Contact tracing a key part of Baylor’s COVID-19 response

The entrance to the North Village testing center. Baylor's contact tracers will work with students who test positive for COVID-19 to identify and notify close contacts. Chase Li | Photographer

By Vivian Roach | Staff Writer

Baylor’s protocol for students who test positive for the coronavirus includes a team of contact tracers who work with the student to identify and notify the student’s close contacts.

On Aug. 18, President Linda Livingstone said in a press conference that a team of trained contact tracers have been working with the county health department to quickly notify those with positive tests or who have been exposed.

“We have a significant part of our staff who are a part of this and feel like we have a good plan in place for doing that,” Livingstone said. “Contact tracing will also help us know if we need to do additional testing in certain areas or if we need to do more cleaning, among other things. It will start a process that will flow out to mitigate the risk of the spread of COVID-19.”

Baylor University Health Services medical director Dr. Sharon Stern said that students who test positive for the coronavirus on campus, or through My Labs Direct, are contacted by a nurse or doctor to alert them of their positive test and told to start thinking about people they have been in close contact with for their contact tracer.

“Then we talk to them about what a close contact is,” Stern said. “A close contact is defined as being within 6 feet for at least 15 minutes with a mask on or without.”

Contact tracers then collect a list of people’s names (with their phone numbers) they have been in contact with two days prior to the positive test or the onset of symptoms.

Students who test positive are told they need to be in isolation, generally for 10 days from the test date. After the 10 days, if the student is no longer showing symptoms, they are not advised to get tested again for another three months.

“You might get a negative. You might get a positive,” Stern said. “People can stay positive for up to three months and it doesn’t mean anything. It does not look like people can affect other people beyond that 10 day time frame, at least in most cases, unless they still have symptoms, they should isolate for a bit longer.”

Students on campus who test positive are moved to isolation housing with separate bathrooms and other services available to them.

“There is a wrap-around care that is done with Student Life and Spiritual Life,” Stern said. “They bring them their meals if they are on a meal plan. Someone will contact them to make sure they are doing okay.”

Spiritual Life keeps track of all the people in isolation and quarantine; they will send notes to professors saying those students will be out because of illness (they will not specify that it is COVID-19) and to try and work with them on distance learning. However, they will not give them any other information, Stern said. Students are responsible for notifying their professors they will be out of class for a positive test result or self-quarantine.

The school has recruited a team of staff members and graduate students to be contact tracers. The team is divided in two and trained according to their task.

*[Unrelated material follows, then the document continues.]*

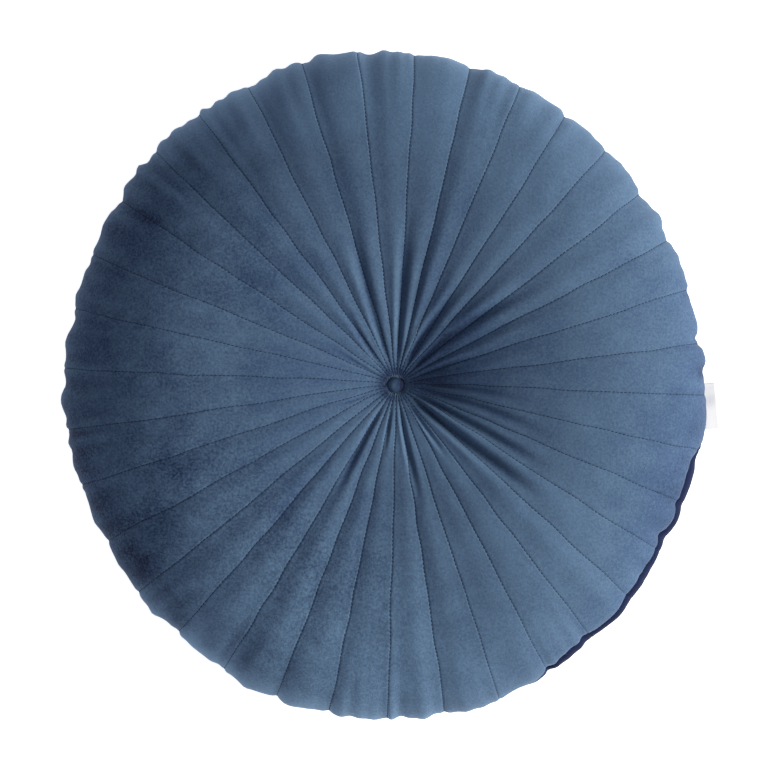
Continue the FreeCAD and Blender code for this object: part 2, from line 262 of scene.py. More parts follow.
def section(station, radius):
    """Distance from the tuft, and height off the middle plane, of the plain form."""
    front = station <= 2
    here = from_seat(station)
    half = np.where(front, FRONT_HALF, BACK_HALF)
    crown = CROWN_AT * radius
    dish = np.clip(here, 0, 1)
    angle = math.pi / 2 * np.clip(here - 1, 0, 1)
    rise = np.sin(math.pi / 2 * dish) ** DISH_POWER
    dished = here <= 1
    r = np.where(dished, SEAT_RADIUS + (crown - SEAT_RADIUS) * dish, crown + (radius - crown) * np.sin(angle))
    h = np.where(dished, SEAT_HALF + (half - SEAT_HALF) * rise, half * np.cos(angle))
    inside = np.clip(-here, 0, 1)
    r = np.where(here < 0, SEAT_RADIUS + (HOLE_RADIUS - SEAT_RADIUS) * inside, r)
    h = np.where(here < 0, SEAT_HALF, h)
    return r, np.where(front, h, -np.minimum(h, SEAM_Z))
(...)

“There is the investigation team to determine who is a close contact that would need to quarantine,” Stern said. “That is a long conversation, so we have a lot of people doing that. Then we have people who are just checking in on students, which is a quicker conversation,” Stern said.

If a student receives a positive test result from a testing agency outside Baylor, they should email that result to health_services@baylor.edu and a contact tracer from Baylor will be in touch.

“We realize at this point those people are on campus or close to campus, so we put them in the contact tracing pool,” Stern said.

The Centers for Disease Control and Prevention updated its guidelines Monday. The CDC said that those who have been exposed to the virus and don’t have symptoms, “do not necessarily need a test unless you are a vulnerable individual or your health care provider or state or local public health officials recommend you take one.”

Stern said Baylor would not be following that new directive.

“We are not changing our testing protocols, as a campus setting is different than a larger community setting,” Stern said.